Парадоксальной разрядки, поэтического эффекта черного юмора RAMMSTEIN добиваются тем, что драматические интонации сплавляют с грубым гиньолем, связывают неразрывно два культурных кода: с одной стороны, отсылки к мобилизующей прямоте и ясности, с другой - декадентский нигилизм, искаженность. Тилль Линдеманн (точнее, его «образ») – это трэш-версия Эрнста Буша, это «красный Орфей» в прикиде из гей-клуба, это урбанистический «проклятый поэт», жарящийся на адской сковородке посткапитализма, это человек, застрявший между попытками подняться с колен и желанием распластаться в поддельном неоновом мирке. Кто видит в этом только несерьезность, коммерческий расчет, судит по-обывательски. Шутовство и макабр – это саркастический комментарий к жизни; заключающая иронию неукротимая сила - это «юмор разрушения», который расчищает дорогу для «жизненной жажды». Заслуга RAMMSTEIN в том, что они вывели определенные идеи из тени элитарности, сделали их – придав подходящую упаковку - доступными для тех, кто никогда не слыхал ни о чем подобном.

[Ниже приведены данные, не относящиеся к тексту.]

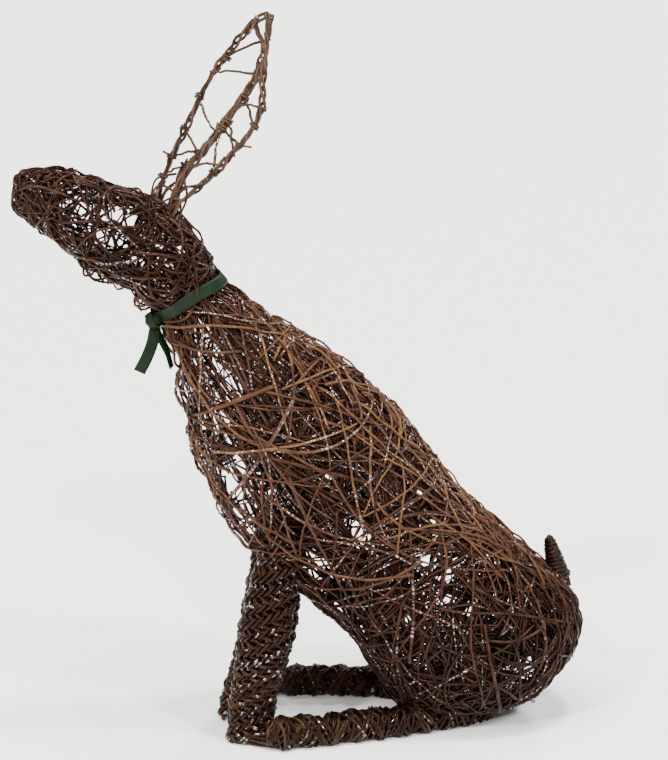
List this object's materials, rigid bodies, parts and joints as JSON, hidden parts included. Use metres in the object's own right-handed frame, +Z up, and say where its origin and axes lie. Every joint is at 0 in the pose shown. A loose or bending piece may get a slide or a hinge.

Слушатель может считать, что любит RAMMSTEIN за то, что это «круто», «классно», «сильно», «мощно», но на самом деле - за то, что группа поет от имени его «самости», беспокойной, мучающейся и ищущей выхода.
И каков в свете сказанного «Reise, Reise»? Хорош он или плох? Из-за пары треков такого типа, что у одной половины вызовут энтузиазм, у другой – идиосинкразию, из-за обильной акустики он многими воспринят как более «попсовый», хотя и продолжает «Mutter», а не ранние вещи вроде “Engel” и “Du riechst so gut”, которым наивные «крафтверковские» клавишные придавали немалый шарм. Роль фирменного раммштейновского мракобесия на этот раз играет лишь «Mein Teil». Не всякая, понятно, форма выразит всякое содержание, поэтому вот вопрос: годится ли «притормаживание» (среднетемповость в большинстве композиций) для грохочущей лавины по имени RAMMSTEIN? Ну а механическое повторение «на мастерстве» могло бы свести тревожное бурление человеческой плазмы к «рок-музыке».
Волноваться уже пора, расстраиваться еще рано. Разве альбом такой уж пропащий? Ведь есть, например, вещь «Amour» - тягучая дума, едва ли не лучшая баллада в репертуаре RAMMSTEIN. Припевы по-прежнему фантастически хороши. Много забавных мест, вроде театрально-зловещего нашептывания «культурного» людоеда. В аранжировках гитары и клавишные, как обычно, действуют как «актеры» (у RAMMSTEIN нет бессмысленных металлических «запилов», все работает на общий эффект). И еще: чем больше альбом «критикуешь» (например, за отсутствие цельности), тем больше проникаешься к нему интересом.
Группа опять нарушила ожидание (так и полагается). Споры отшумят, и окажется, что «Reise, Reise», даже вместе с его разбитными «пионерами» и похожей на паузу песней «Los» - очень хороший альбом. Первые два альбома (сейчас воспринимаются как один) были неожиданностью, шоком, третий удивил своей серьезностью, четвертый - более разухабистый прежде всего, он уже не шокирует, а напрочь влезает в уши, но это не набор рок-шлягеров, потому что по-прежнему в каждой ноте лицедействует, страдает, веселится, печалится саркастический юмор RAMMSTEIN.